CAB acceptance rates turned up last month, with 30.3% acceptance for the week of June 11th, the latest one for which we have complete numbers. The latest four-week average pegs acceptance at 29.2%, just off those weeks in 2016 at 29.4%. The share of fed cattle identified as eligible for the brand in June is looking very good at 67.5% compared to just 63.5% a year ago. That will surely bolster the certified head count by a good margin for the month, building on the first eight months of the fiscal year, which show a 10.8% increase in certified head.

Boxed beef was all too predictably, seasonally lower. The Choice/Select spread is still wide for this time of year at $15.60 but less than half of its near-record high a month ago. The CAB/Choice spread last week was fairly aggressive at $11/cwt., ahead of the five-year average but well under the $17.50/cwt. spread seen a year ago last week.

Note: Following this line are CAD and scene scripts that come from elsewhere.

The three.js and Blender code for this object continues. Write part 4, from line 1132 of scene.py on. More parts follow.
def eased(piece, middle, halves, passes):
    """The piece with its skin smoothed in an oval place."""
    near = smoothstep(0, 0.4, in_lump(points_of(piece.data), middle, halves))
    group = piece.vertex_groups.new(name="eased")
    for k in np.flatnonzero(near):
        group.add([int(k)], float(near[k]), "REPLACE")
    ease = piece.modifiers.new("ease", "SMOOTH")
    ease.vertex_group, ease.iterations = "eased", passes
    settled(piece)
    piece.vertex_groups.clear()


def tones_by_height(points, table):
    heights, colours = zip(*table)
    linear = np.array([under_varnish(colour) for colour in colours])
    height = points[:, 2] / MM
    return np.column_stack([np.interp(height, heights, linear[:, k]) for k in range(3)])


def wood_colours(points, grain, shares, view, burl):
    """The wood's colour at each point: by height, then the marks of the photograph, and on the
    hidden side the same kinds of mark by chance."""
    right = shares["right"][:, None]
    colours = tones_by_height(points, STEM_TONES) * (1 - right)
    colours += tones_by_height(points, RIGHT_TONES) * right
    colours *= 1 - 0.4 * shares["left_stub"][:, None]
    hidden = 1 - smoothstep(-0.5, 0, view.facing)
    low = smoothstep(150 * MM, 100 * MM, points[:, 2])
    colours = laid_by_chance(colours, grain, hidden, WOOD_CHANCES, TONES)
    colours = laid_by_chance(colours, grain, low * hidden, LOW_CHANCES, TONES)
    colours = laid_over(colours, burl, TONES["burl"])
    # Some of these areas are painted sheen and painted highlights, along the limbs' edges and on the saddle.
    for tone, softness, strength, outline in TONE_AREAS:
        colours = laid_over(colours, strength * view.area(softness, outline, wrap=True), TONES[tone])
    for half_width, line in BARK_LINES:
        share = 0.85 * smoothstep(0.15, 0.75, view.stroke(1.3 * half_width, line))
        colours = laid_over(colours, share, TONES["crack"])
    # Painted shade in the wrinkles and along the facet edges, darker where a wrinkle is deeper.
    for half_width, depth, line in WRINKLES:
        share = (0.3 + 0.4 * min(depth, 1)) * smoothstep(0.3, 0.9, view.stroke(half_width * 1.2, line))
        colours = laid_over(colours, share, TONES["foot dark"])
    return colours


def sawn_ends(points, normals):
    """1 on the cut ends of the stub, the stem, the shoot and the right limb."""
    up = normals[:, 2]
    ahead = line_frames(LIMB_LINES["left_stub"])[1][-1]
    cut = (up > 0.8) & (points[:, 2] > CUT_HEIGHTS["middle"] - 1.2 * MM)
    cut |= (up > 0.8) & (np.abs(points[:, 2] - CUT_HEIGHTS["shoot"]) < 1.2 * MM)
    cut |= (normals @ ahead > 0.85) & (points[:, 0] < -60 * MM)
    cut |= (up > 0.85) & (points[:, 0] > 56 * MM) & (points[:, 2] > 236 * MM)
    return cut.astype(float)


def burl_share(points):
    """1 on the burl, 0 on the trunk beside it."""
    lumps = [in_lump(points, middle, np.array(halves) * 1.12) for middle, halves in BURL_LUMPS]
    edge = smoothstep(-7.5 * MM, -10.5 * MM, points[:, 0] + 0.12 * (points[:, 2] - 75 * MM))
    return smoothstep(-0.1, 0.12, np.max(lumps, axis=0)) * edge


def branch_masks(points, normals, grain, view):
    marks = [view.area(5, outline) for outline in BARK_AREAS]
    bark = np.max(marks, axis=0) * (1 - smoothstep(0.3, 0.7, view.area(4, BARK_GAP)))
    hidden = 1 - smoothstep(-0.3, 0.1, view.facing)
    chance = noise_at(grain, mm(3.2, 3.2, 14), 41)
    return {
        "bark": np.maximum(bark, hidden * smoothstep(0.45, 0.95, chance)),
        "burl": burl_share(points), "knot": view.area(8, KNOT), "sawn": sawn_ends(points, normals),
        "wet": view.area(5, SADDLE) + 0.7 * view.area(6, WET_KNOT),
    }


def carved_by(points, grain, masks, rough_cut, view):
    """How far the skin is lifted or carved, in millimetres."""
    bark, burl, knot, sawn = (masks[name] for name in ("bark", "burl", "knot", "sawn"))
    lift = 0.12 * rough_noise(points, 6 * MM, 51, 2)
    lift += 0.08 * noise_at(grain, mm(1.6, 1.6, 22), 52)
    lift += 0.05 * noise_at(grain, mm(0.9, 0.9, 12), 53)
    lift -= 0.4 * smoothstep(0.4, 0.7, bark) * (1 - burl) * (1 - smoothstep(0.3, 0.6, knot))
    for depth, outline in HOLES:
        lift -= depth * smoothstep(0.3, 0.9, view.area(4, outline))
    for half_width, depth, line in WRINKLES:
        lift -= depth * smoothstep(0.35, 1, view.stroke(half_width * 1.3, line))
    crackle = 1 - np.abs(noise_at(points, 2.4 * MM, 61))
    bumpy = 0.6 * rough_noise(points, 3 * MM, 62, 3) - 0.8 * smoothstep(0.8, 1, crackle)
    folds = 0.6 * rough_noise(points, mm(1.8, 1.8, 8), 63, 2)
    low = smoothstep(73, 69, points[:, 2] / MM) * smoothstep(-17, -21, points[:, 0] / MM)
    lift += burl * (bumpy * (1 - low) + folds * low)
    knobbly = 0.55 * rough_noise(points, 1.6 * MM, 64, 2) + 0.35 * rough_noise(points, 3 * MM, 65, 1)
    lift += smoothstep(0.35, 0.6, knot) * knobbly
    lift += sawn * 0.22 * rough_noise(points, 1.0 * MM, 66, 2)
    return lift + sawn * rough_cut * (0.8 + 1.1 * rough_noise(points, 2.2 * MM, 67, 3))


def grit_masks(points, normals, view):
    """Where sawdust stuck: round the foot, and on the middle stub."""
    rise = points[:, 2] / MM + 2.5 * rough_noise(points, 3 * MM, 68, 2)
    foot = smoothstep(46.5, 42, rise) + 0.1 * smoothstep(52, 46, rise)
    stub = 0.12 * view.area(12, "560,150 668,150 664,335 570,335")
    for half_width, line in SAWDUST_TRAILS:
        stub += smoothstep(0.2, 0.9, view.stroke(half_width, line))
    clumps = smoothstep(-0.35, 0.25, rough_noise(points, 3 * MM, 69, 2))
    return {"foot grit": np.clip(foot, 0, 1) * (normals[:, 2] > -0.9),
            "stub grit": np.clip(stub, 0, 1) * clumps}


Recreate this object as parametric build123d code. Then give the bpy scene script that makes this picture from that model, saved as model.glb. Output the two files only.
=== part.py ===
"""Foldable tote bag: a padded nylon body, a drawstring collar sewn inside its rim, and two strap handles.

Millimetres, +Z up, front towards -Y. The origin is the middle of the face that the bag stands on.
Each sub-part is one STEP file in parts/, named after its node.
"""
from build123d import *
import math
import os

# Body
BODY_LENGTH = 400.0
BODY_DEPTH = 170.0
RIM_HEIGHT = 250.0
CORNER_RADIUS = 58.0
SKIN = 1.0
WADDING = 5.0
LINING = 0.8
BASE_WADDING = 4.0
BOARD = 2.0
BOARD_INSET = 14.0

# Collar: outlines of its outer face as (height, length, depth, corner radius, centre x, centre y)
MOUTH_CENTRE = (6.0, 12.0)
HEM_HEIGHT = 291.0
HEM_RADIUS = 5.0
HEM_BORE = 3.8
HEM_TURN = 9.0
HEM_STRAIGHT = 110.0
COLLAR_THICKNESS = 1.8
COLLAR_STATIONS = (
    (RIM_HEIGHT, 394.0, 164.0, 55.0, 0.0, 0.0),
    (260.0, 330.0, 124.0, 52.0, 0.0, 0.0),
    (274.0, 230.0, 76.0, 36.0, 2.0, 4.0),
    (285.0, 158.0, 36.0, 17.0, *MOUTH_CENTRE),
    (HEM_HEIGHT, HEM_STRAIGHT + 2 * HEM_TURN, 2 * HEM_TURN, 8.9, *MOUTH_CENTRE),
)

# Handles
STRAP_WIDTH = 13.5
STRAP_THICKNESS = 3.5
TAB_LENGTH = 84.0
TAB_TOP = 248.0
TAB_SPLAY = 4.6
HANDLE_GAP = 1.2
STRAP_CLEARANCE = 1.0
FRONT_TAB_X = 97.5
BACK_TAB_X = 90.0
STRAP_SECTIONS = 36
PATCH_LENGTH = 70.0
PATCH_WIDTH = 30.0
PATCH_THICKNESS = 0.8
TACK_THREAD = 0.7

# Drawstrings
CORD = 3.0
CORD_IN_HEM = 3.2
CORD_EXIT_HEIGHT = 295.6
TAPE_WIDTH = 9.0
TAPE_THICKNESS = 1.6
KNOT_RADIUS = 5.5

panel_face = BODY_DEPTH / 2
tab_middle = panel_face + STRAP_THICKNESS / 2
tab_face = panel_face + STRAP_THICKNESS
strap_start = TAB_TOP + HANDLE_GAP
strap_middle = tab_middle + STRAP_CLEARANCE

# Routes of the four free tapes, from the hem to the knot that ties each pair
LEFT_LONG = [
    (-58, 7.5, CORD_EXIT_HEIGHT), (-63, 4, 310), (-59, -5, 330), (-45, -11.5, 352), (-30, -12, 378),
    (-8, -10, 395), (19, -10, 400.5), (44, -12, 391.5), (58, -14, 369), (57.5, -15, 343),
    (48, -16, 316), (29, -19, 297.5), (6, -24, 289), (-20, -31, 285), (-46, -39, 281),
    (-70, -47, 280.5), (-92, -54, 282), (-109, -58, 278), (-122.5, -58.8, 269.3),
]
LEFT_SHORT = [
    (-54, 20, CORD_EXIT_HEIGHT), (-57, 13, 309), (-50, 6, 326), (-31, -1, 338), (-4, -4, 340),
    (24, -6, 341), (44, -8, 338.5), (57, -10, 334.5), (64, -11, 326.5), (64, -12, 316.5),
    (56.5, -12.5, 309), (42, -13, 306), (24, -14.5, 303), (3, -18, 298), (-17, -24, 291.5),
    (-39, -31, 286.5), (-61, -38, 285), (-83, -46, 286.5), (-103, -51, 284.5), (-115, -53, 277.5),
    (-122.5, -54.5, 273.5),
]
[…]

The biggest spot market mover this week was the rib complex (see next article). Spot market brisket demand has also faded into oblivion, falling $.52/lb. in a week to $2.48/lb. Loins round out the true price movers, that total CAB loin complex coming down $8.20/cwt. Strip loins led the way with more anticipated weakness. Tenderloins don’t see the same spring price rally, so they are in a typically sideways, choppy summer pattern. CAB tenderloins maintain a large premium over Choice, however, at $1.20/lb. Tri-tips were $0.10/lb. cheaper last week but appear to have put in an all-time high the week prior at $6.98/lb. Once again, the July retreat from that high should be significant. Rib, loin and brisket items are taking the seasonal brunt, leaving little change for round and chuck prices. The grill-popular teres major, however, has seen an early end to its annual run to spring highs with a free-fall from an early May price of $7.20/lb. to last week’s $4.38/lb., a more pronounced and earlier decline than in recent years. Thin meats and grinds are slightly lower on the week.

CAB Ribs Plunge as Loins Keep to Lower Course

As we abruptly move out of spring and early summer grilling demand, let’s take a look back at the beef carcass primal demand through that season. The grilling demand is traditionally focused on steaks, and that means the middle meats from the rib and loin primals.  While not the focus of today’s edition, we must also give credit to the teres major and flat iron steaks from the chuck that, in most recent years, have enjoyed great popularity and grilling options at a lower price point.

Getting back to the middle meats, it’s clear in the 5-year and 2016 trend lines (see charts) that the whole loin price, as a percent of the total cutout, finds an annual high in late May. This is primarily driven by spot-market strip loin demand at that particular time, but is preceded by top sirloin butts finding their annual high in April, peaking a bit earlier in March this year. However, in 2017 it appears that demand for the collective loin items did not garner nearly its normal share of the total carcass value as compared to recent years. That’s not to say strips and top butts didn’t follow a seasonal price increase, for they most certainly did, but the price increase was not proportionally large enough to capture as much of the total carcass price as expected.

Take the rib complex, on the other hand, and we saw quite the opposite. While the 4th quarter always puts rib prices at their annual highs with holiday roast demand, the June ribeye steak demand presses hard for the annual rib complex pricing peak. With that said, June of this year brought on a more pronounced peak for rib prices than normal, pricing at 185% per pound of the total CAB carcass value as compared to the 5-year average of 175% at the top of the June demand. The 0x1 CAB, lip-on, up ribeye reached an all-time high this June at $10.77/lb. wholesale, about a 15% premium over the December highs posted in recent years for that item.  This is all based on spot market pricing and consequently sensitive to what volumes of product were purchased on forward sales in the early spring months.